Let’s propose a hypothetical scenario:  A man begins to see a woman on friendly terms.  There forms a mutual affection, more on the part of the female, as her affection for the man is obvious from the onset.   
Early on, she offers to make his life a bit more convenient by handling an expenditure of his that requires a monthly payment, only until his quarterly income hits his account, when the “loan” is paid back in full.

Now the man is awash with reluctance.  He needs this accommodation, but worries about what would happen should the friendship come to an unseemly end.  Despite his misgivings, he believes the assurances that she is not “a vindictive person . . .” and promises on her part are made.  An agreement is reached.  This frees up his limited income, now long spent, to cover other necessities, such as rent, etc. 

Do you see where this is headed?

Soon thereafter, she begins professing her “love” to the man.  Then there are periods of complete schizo-affective disorder; one minute happy and cheerful; the next angry and bitter.  Did I mention that the woman was overcome by menstruation and its inherent hormonal changes fully four times in their seven-week history?  That would piss off the Dalai Lama Himself, fa chrissakes.
Honestly Patient Reader, I do not belittle nor do I consider trite the discomforts of menses.  But if the majority of you can use it as an excuse, then some of us can use it as a reason.  Agreed?

On top of all that, she tells him three times that they are through.  OK, fine . . .  they’re through.  The man has kept all the texts and emails of their relationship.  It’s all right there.  She even suggested that once his finances came in, he should make other arrangements of the aforementioned "agreement." 

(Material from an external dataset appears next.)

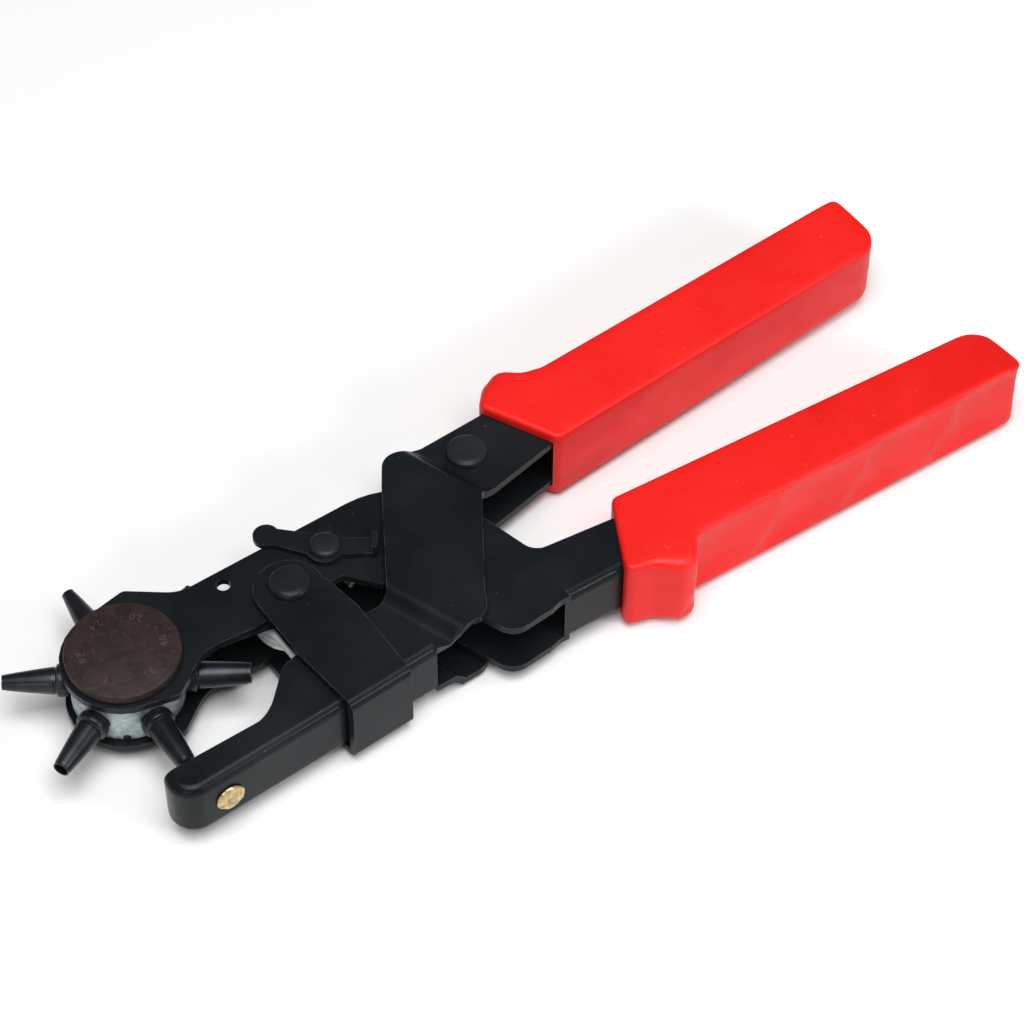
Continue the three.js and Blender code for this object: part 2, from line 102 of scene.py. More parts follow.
# ---- node helpers --------------------------------------------------------------------
class Shader:
    """A principled material, with short calls for the nodes that feed it."""

    def __init__(self, name):
        self.material = bpy.data.materials.new(name)
        self.material.use_nodes = True
        self.tree = self.material.node_tree
        self.tree.nodes.clear()
        output = self.tree.nodes.new("ShaderNodeOutputMaterial")
        self.bsdf = self.tree.nodes.new("ShaderNodeBsdfPrincipled")
        self.tree.links.new(self.bsdf.outputs[0], output.inputs[0])
        self.place = self.tree.nodes.new("ShaderNodeTexCoord").outputs["Object"]

    def node(self, kind, inputs=None, **settings):
        made = self.tree.nodes.new(kind)
        for key, value in settings.items():
            setattr(made, key, value)
        for key, value in (inputs or {}).items():
            self.feed(made.inputs[key], value)
        return made

    def feed(self, socket, value):
        if isinstance(value, bpy.types.NodeSocket):
            self.tree.links.new(value, socket)
        else:
            socket.default_value = value

    def set(self, **values):
        """Principled inputs by name, with _ for a space."""
        for key, value in values.items():
            self.feed(self.bsdf.inputs[key.replace("_", " ")], value)

    def noise(self, scale, detail=3.0, rough=0.55, distortion=0.0, vector=None):
        made = self.node("ShaderNodeTexNoise", {
            "Vector": vector or self.place, "Scale": scale, "Detail": detail,
            "Roughness": rough, "Distortion": distortion,
        })
        return made.outputs["Fac"]

    def stretched(self, scales):
        """Object position with each axis scaled, for grain that runs one way."""
        return self.node("ShaderNodeMapping", {
            "Vector": self.place, "Scale": scales,
        }).outputs["Vector"]

    def span(self, value, low, high, to_low=0.0, to_high=1.0):
        return self.node("ShaderNodeMapRange", {
            "Value": value, "From Min": low, "From Max": high,
            "To Min": to_low, "To Max": to_high,
        }).outputs["Result"]

    def mix(self, factor, a, b):
        made = self.node("ShaderNodeMix", data_type="RGBA")
        self.feed(made.inputs[0], factor)
        self.feed(made.inputs[6], (*a, 1.0) if isinstance(a, tuple) else a)
        self.feed(made.inputs[7], (*b, 1.0) if isinstance(b, tuple) else b)
        return made.outputs[2]

    def maths(self, operation, a, b):
        made = self.node("ShaderNodeMath", operation=operation)
        self.feed(made.inputs[0], a)
        self.feed(made.inputs[1], b)
        return made.outputs[0]

    def bump(self, height, distance, strength=1.0, normal=None):
        inputs = {"Height": height, "Distance": distance, "Strength": strength}
        if normal is not None:
            inputs["Normal"] = normal
        return self.node("ShaderNodeBump", inputs).outputs["Normal"]

    def sharp_edge_mask(self, radius):
        """1 on sharp outer edges and corners, 0 on flat ground."""
        soft = self.node("ShaderNodeBevel", {"Radius": radius}, samples=4)
        true = self.node("ShaderNodeNewGeometry").outputs["Normal"]
        dot = self.node("ShaderNodeVectorMath", operation="DOT_PRODUCT")
        self.feed(dot.inputs[0], soft.outputs[0])
        self.feed(dot.inputs[1], true)
        return self.span(dot.outputs["Value"], 0.97, 0.80)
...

Comforted by the lies disguised as promises, the man decides fuck it . . .  there’s no reason to be bored and alone . . .  perhaps conversations with other ladies isn’t such a bad thing after all . . .

So time passes.  Others are met and some friendships are formed, others not, and life goes on. 

Later, the relationship between the first woman and the man is restarted.  Remember, there was no agreement whatsoever that there was mutual exclusivity between the two.  He never once told the woman that he loved her, despite her frustrations.  He will not tell a lie just to make someone feel he is in love.  This reticence only makes his words more precious, do they not?  Wouldn't you rather know that the words of his mouth are honest than to hear he loves you when in fact he does not?
 There certainly was no agreement that he was never to see anyone ever again no matter what, even if she was no longer in the picture.

He sounds like Ross from Friends; that TV show from the Nineties:  “We were on a BREAK!” Ross would screech at Rachel in frustration.

Anyway, The Woman finds out that he made new friends, reneges on her absolute promise . . .  “I am not a vindictive woman . . .  and the aforementioned financial agreement is unilaterally dissolved.  And the expense in question is a necessity; it is essential to living in our times, and the loss cannot be rectified until January.

The man is not so upset with her.  It was in her nature to be that way.  He saw it a mile off, and yet he went ahead like a doofus.  That’s what upsets him most.  He knew better and still went ahead based simply on the smiling promises of another, despite a cedar chest full of ashes.

 There are, as they say, plenty more beautiful and smart and funny fish in the sea.  There are out there, I swear there are, even some that aren’t crazy as shithice mice.

I’m too fucking old to play games with y’all women.  You don’t get to decide how and when you slap someone away and then surprise them at their doorstep, trying to convince them that they misunderstood; that (some of) y'all didn’t really say that, or this, or whatever.  Then when the proof is shown to some of you, you tell us that your words cannot be used against you in the future.  What kind of Psycho Fucking Babble is that?


It appears that she is gone for good this time, which is perfect.  Now maybe I won’t drive her crazy anymore.